>>>

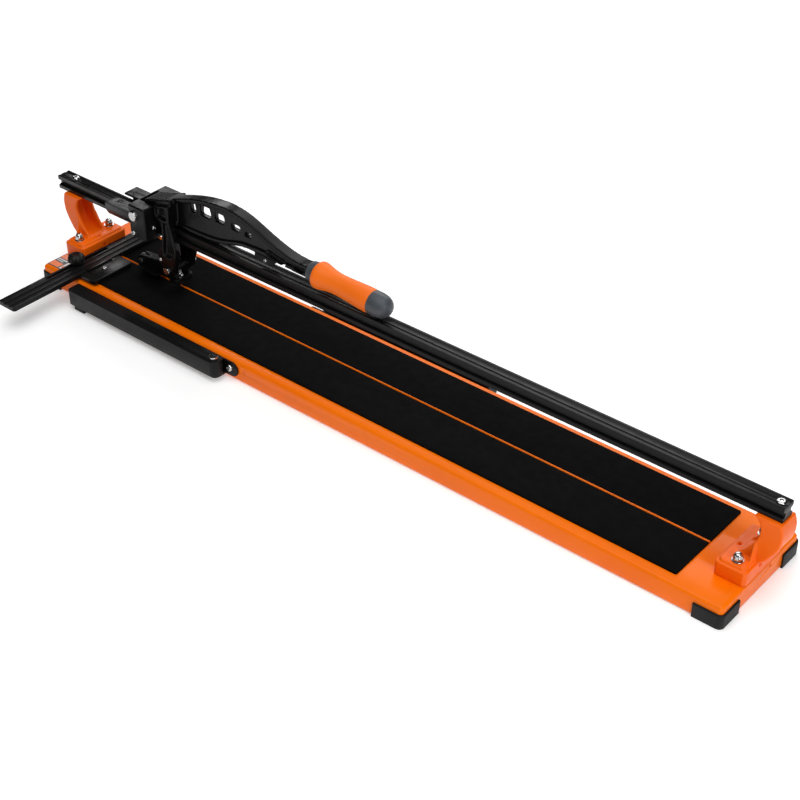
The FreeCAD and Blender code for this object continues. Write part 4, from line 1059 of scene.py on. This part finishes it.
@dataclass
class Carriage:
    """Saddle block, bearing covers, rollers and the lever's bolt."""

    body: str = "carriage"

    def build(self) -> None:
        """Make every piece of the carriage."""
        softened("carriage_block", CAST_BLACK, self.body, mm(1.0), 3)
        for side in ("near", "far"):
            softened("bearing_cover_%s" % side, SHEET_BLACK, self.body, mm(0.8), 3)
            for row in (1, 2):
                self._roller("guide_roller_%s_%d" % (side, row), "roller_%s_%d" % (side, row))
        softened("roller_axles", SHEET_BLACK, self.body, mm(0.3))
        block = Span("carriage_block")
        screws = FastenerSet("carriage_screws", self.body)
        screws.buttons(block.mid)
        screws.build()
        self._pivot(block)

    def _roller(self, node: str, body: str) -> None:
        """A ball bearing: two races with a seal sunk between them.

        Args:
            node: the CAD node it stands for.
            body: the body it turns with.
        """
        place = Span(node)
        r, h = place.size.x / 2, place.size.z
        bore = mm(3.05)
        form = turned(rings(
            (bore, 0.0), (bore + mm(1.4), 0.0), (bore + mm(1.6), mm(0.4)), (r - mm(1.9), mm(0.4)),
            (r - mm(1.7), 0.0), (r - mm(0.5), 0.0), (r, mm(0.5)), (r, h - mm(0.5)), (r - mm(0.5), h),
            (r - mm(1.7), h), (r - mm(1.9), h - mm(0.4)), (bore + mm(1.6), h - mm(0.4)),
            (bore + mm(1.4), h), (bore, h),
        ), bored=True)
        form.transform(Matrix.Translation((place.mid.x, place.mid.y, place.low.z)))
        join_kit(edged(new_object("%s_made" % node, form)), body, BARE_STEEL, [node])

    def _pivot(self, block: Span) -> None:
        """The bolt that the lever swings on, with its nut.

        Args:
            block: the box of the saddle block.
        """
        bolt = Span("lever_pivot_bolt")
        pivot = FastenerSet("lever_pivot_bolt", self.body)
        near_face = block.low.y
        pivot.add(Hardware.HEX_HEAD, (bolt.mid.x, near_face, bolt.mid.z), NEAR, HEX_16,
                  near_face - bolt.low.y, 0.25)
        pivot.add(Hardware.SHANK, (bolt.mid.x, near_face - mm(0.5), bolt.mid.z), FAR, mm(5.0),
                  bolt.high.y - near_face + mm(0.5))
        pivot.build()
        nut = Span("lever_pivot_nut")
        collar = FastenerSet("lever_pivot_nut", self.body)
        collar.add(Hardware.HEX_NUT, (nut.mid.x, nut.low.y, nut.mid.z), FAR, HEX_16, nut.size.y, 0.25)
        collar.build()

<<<

Exercise task — Return exactly the lines from the beginning of the data above through the one containing "sunk between them.", please. Include both end lines and add nothing else.

In response —
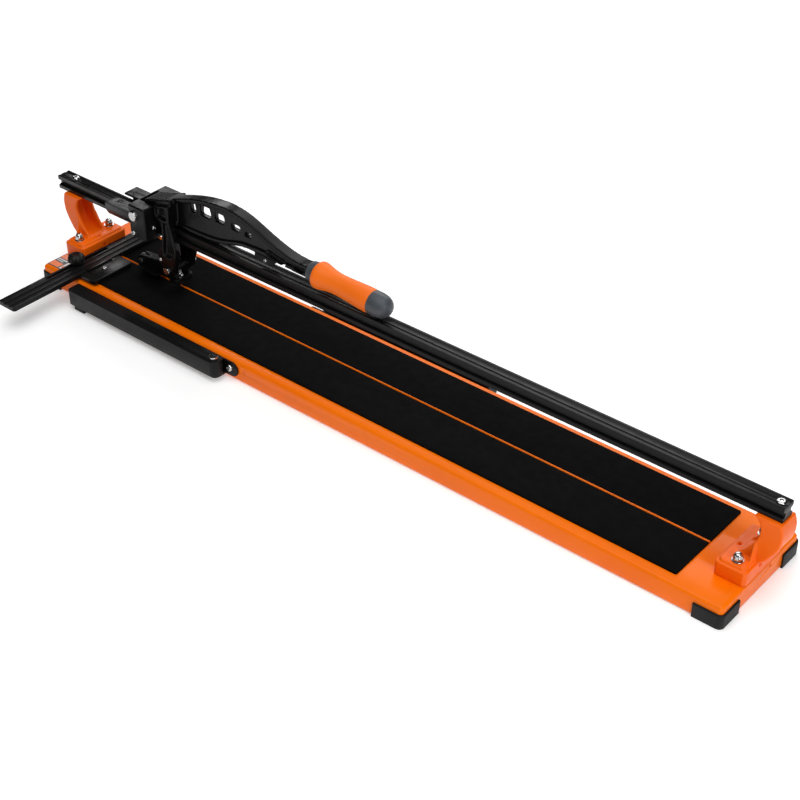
The FreeCAD and Blender code for this object continues. Write part 4, from line 1059 of scene.py on. This part finishes it.
@dataclass
class Carriage:
    """Saddle block, bearing covers, rollers and the lever's bolt."""

    body: str = "carriage"

    def build(self) -> None:
        """Make every piece of the carriage."""
        softened("carriage_block", CAST_BLACK, self.body, mm(1.0), 3)
        for side in ("near", "far"):
            softened("bearing_cover_%s" % side, SHEET_BLACK, self.body, mm(0.8), 3)
            for row in (1, 2):
                self._roller("guide_roller_%s_%d" % (side, row), "roller_%s_%d" % (side, row))
        softened("roller_axles", SHEET_BLACK, self.body, mm(0.3))
        block = Span("carriage_block")
        screws = FastenerSet("carriage_screws", self.body)
        screws.buttons(block.mid)
        screws.build()
        self._pivot(block)

    def _roller(self, node: str, body: str) -> None:
        """A ball bearing: two races with a seal sunk between them.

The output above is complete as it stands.